DATA SEGMENT:

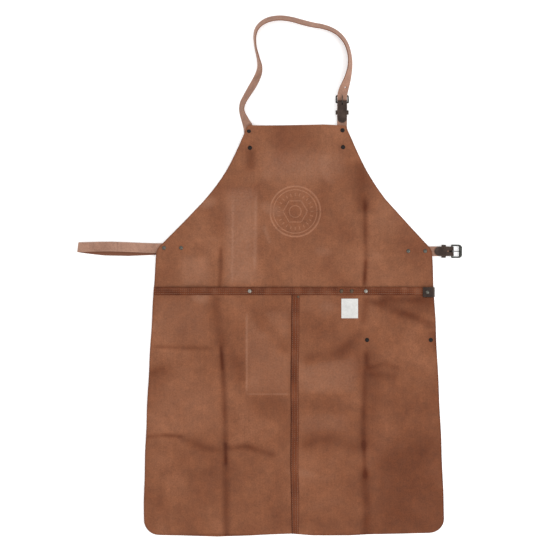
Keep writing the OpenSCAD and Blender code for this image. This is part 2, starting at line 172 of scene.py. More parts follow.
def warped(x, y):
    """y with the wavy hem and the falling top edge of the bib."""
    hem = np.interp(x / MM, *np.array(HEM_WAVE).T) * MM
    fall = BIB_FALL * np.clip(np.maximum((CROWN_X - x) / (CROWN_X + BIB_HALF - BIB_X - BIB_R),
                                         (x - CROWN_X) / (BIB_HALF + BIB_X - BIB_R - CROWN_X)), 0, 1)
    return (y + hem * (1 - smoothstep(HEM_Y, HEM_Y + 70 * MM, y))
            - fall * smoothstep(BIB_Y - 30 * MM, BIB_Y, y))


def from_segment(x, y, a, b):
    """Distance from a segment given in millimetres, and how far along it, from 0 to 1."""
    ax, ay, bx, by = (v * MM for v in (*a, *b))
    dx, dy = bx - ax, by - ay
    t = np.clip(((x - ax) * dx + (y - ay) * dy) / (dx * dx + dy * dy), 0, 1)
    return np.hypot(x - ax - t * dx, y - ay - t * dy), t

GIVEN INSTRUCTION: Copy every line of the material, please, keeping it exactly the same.

SOLUTION FOR THIS EXERCISE:
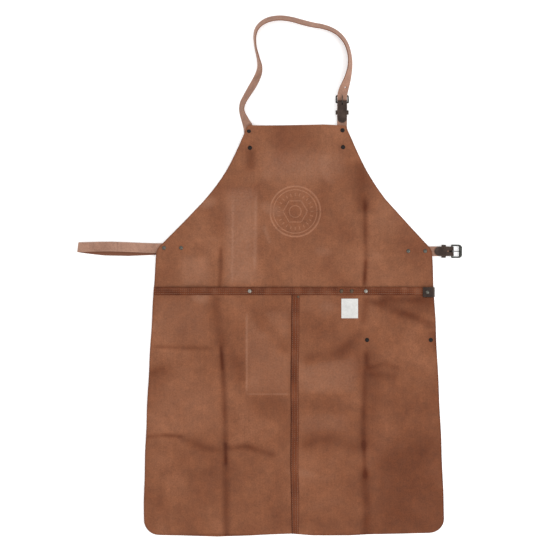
Keep writing the OpenSCAD and Blender code for this image. This is part 2, starting at line 172 of scene.py. More parts follow.
def warped(x, y):
    """y with the wavy hem and the falling top edge of the bib."""
    hem = np.interp(x / MM, *np.array(HEM_WAVE).T) * MM
    fall = BIB_FALL * np.clip(np.maximum((CROWN_X - x) / (CROWN_X + BIB_HALF - BIB_X - BIB_R),
                                         (x - CROWN_X) / (BIB_HALF + BIB_X - BIB_R - CROWN_X)), 0, 1)
    return (y + hem * (1 - smoothstep(HEM_Y, HEM_Y + 70 * MM, y))
            - fall * smoothstep(BIB_Y - 30 * MM, BIB_Y, y))


def from_segment(x, y, a, b):
    """Distance from a segment given in millimetres, and how far along it, from 0 to 1."""
    ax, ay, bx, by = (v * MM for v in (*a, *b))
    dx, dy = bx - ax, by - ay
    t = np.clip(((x - ax) * dx + (y - ay) * dy) / (dx * dx + dy * dy), 0, 1)
    return np.hypot(x - ax - t * dx, y - ay - t * dy), t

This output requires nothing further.